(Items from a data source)
— begin —
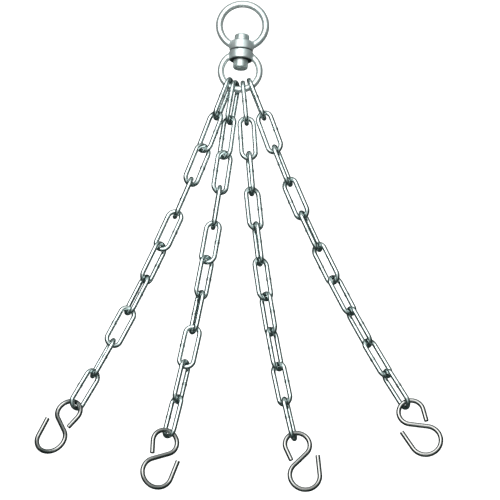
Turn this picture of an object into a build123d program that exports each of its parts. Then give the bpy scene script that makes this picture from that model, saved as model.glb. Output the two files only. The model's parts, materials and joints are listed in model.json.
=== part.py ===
from build123d import *
import os
from math import acos, cos, degrees, radians, sin

# A four leg chain sling: a swivel with two forged eyes, four legs of long link
# chain, and an S hook at the end of each leg. Millimetres.
#
# The sling lies flat. +Y is the direction of pull on the top eye, +X is across
# the legs and +Z is up. The origin is the bearing point on the inside of the
# top eye's crown, and the swivel's axis is the Y axis.

# ---- chain: 4 mm long link chain ----
wire = 4.0
inside_length = 32.0
outside_width = 16.0
links_per_leg = 10
play = 0.4                # slack between one link and the next
weld_diameter = 4.7       # swelling of the butt weld on one side of each link
weld_length = 2.2
weld_rounding = 0.3

# ---- top eye and lower eye ----
top_eye_outside = 45.0
top_eye_wire = 6.0
lower_eye_outside = 38.0
lower_eye_wire = 5.5
boss_diameter = 20.0
boss_height = 8.0
boss_rounding = 1.6
boss_gap = 0.4            # between the two bosses
boss_sink = 0.1           # how far the top boss reaches below the top ring's outside
lower_boss_lift = 9.7     # from the middle of the lower ring to the foot of its boss
eye_play = 0.6            # slack between the lower eye and each first link
bore_overrun = 1.0        # the bore's cutter runs past both faces by this

# ---- swivel pin ----
pin_diameter = 8.0
pin_head_diameter = 12.4
pin_head_height = 6.5
pin_head_chamfer = 1.0
bore_clearance = 0.08     # radial, between the shank and each bore
pin_end_play = 0.2
collar_height = 7.3
collar_rounding = 1.5
rivet_rise = 0.7          # the shank's end, headed over, stands this far past the collar
rivet_taper = 1.0

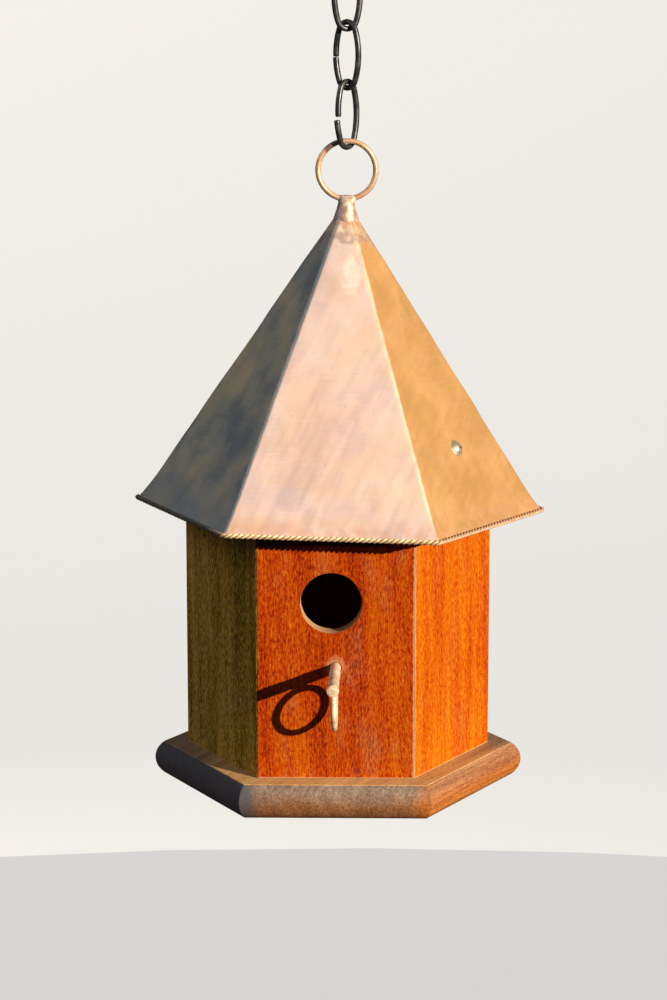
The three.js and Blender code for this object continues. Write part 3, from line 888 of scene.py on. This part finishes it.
def build_base():
    """The base board: an arched nose swept round a hexagon with barely eased corners."""
    half = BASE_THICKNESS / 2
    radius = (half ** 2 + NOSE_DEPTH ** 2) / (2 * NOSE_DEPTH)
    swing = math.asin(half / radius)
    steps = 16
    bm = bmesh.new()
    rings = []
    for i in range(steps + 1):
        a = -swing + 2 * swing * i / steps
        face = BASE_FACE - radius + radius * math.cos(a)
        z = DECK - half + radius * math.sin(a)
        rings.append([bm.verts.new((p.x, p.y, z)) for p in rounded_hexagon(face, 0.7 * MM, 1, 3)])
    for a, b in zip(rings, rings[1:]):
        bridge(bm, a, b)
    top_rims, bottom_rims = [], []
    for k in range(4):
        a = (k + 0.5) * math.pi / 2
        centre = DRAIN_CIRCLE * Vector((math.cos(a), math.sin(a)))
        pair = [[bm.verts.new((p.x, p.y, z)) for p in circle(centre, DRAIN_RADIUS, 24)]
                for z in (DECK, DECK - BASE_THICKNESS)]
        top_rims.append(pair[0])
        bottom_rims.append(pair[1])
        bridge(bm, *pair)
    for k in range(SIDES):
        low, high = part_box(f"base_screw_{k + 1}")
        centre = Vector(((low.x + high.x) / 2 - BOX_X, (low.y + high.y) / 2))
        mouth, seat = 4.3 * MM, 2.2 * MM
        levels = [(mouth, 0), (mouth, 0.3 * MM), (seat, 2.4 * MM), (seat, 6 * MM)]
        previous = None
        for ring_radius, depth in levels:
            z = DECK - BASE_THICKNESS + depth
            ring = [bm.verts.new((p.x, p.y, z)) for p in circle(centre, ring_radius, 24)]
            if previous is None:
                bottom_rims.append(ring)
            else:
                bridge(bm, previous, ring)
            previous = ring
        bm.faces.new(previous)
    plate_with_holes(bm, rings[-1], top_rims, Vector((0, 0, 1)))
    plate_with_holes(bm, rings[0], bottom_rims, Vector((0, 0, -1)))
    bmesh.ops.recalc_face_normals(bm, faces=bm.faces)
    mesh = bpy.data.meshes.new("base")
    bm.to_mesh(mesh)
    bm.free()
    add_mesh("base", mesh, WEATHERED, "house", ["base_board"], place=BOX_PLACE, crease=24)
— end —
**Requirement**
Word for word, restate all of the data shown above.

**Completed task**
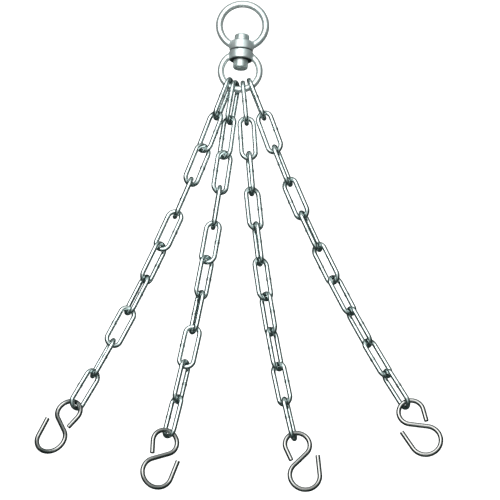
Turn this picture of an object into a build123d program that exports each of its parts. Then give the bpy scene script that makes this picture from that model, saved as model.glb. Output the two files only. The model's parts, materials and joints are listed in model.json.
=== part.py ===
from build123d import *
import os
from math import acos, cos, degrees, radians, sin

# A four leg chain sling: a swivel with two forged eyes, four legs of long link
# chain, and an S hook at the end of each leg. Millimetres.
#
# The sling lies flat. +Y is the direction of pull on the top eye, +X is across
# the legs and +Z is up. The origin is the bearing point on the inside of the
# top eye's crown, and the swivel's axis is the Y axis.

# ---- chain: 4 mm long link chain ----
wire = 4.0
inside_length = 32.0
outside_width = 16.0
links_per_leg = 10
play = 0.4                # slack between one link and the next
weld_diameter = 4.7       # swelling of the butt weld on one side of each link
weld_length = 2.2
weld_rounding = 0.3

# ---- top eye and lower eye ----
top_eye_outside = 45.0
top_eye_wire = 6.0
lower_eye_outside = 38.0
lower_eye_wire = 5.5
boss_diameter = 20.0
boss_height = 8.0
boss_rounding = 1.6
boss_gap = 0.4            # between the two bosses
boss_sink = 0.1           # how far the top boss reaches below the top ring's outside
lower_boss_lift = 9.7     # from the middle of the lower ring to the foot of its boss
eye_play = 0.6            # slack between the lower eye and each first link
bore_overrun = 1.0        # the bore's cutter runs past both faces by this

# ---- swivel pin ----
pin_diameter = 8.0
pin_head_diameter = 12.4
pin_head_height = 6.5
pin_head_chamfer = 1.0
bore_clearance = 0.08     # radial, between the shank and each bore
pin_end_play = 0.2
collar_height = 7.3
collar_rounding = 1.5
rivet_rise = 0.7          # the shank's end, headed over, stands this far past the collar
rivet_taper = 1.0

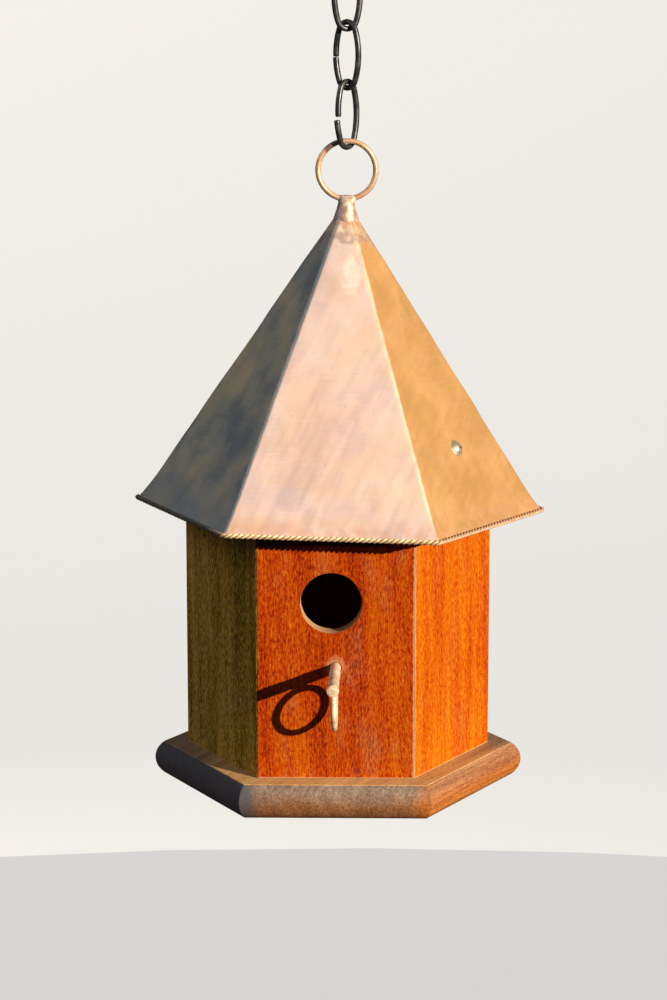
The three.js and Blender code for this object continues. Write part 3, from line 888 of scene.py on. This part finishes it.
def build_base():
    """The base board: an arched nose swept round a hexagon with barely eased corners."""
    half = BASE_THICKNESS / 2
    radius = (half ** 2 + NOSE_DEPTH ** 2) / (2 * NOSE_DEPTH)
    swing = math.asin(half / radius)
    steps = 16
    bm = bmesh.new()
    rings = []
    for i in range(steps + 1):
        a = -swing + 2 * swing * i / steps
        face = BASE_FACE - radius + radius * math.cos(a)
        z = DECK - half + radius * math.sin(a)
        rings.append([bm.verts.new((p.x, p.y, z)) for p in rounded_hexagon(face, 0.7 * MM, 1, 3)])
    for a, b in zip(rings, rings[1:]):
        bridge(bm, a, b)
    top_rims, bottom_rims = [], []
    for k in range(4):
        a = (k + 0.5) * math.pi / 2
        centre = DRAIN_CIRCLE * Vector((math.cos(a), math.sin(a)))
        pair = [[bm.verts.new((p.x, p.y, z)) for p in circle(centre, DRAIN_RADIUS, 24)]
                for z in (DECK, DECK - BASE_THICKNESS)]
        top_rims.append(pair[0])
        bottom_rims.append(pair[1])
        bridge(bm, *pair)
    for k in range(SIDES):
        low, high = part_box(f"base_screw_{k + 1}")
        centre = Vector(((low.x + high.x) / 2 - BOX_X, (low.y + high.y) / 2))
        mouth, seat = 4.3 * MM, 2.2 * MM
        levels = [(mouth, 0), (mouth, 0.3 * MM), (seat, 2.4 * MM), (seat, 6 * MM)]
        previous = None
        for ring_radius, depth in levels:
            z = DECK - BASE_THICKNESS + depth
            ring = [bm.verts.new((p.x, p.y, z)) for p in circle(centre, ring_radius, 24)]
            if previous is None:
                bottom_rims.append(ring)
            else:
                bridge(bm, previous, ring)
            previous = ring
        bm.faces.new(previous)
    plate_with_holes(bm, rings[-1], top_rims, Vector((0, 0, 1)))
    plate_with_holes(bm, rings[0], bottom_rims, Vector((0, 0, -1)))
    bmesh.ops.recalc_face_normals(bm, faces=bm.faces)
    mesh = bpy.data.meshes.new("base")
    bm.to_mesh(mesh)
    bm.free()
    add_mesh("base", mesh, WEATHERED, "house", ["base_board"], place=BOX_PLACE, crease=24)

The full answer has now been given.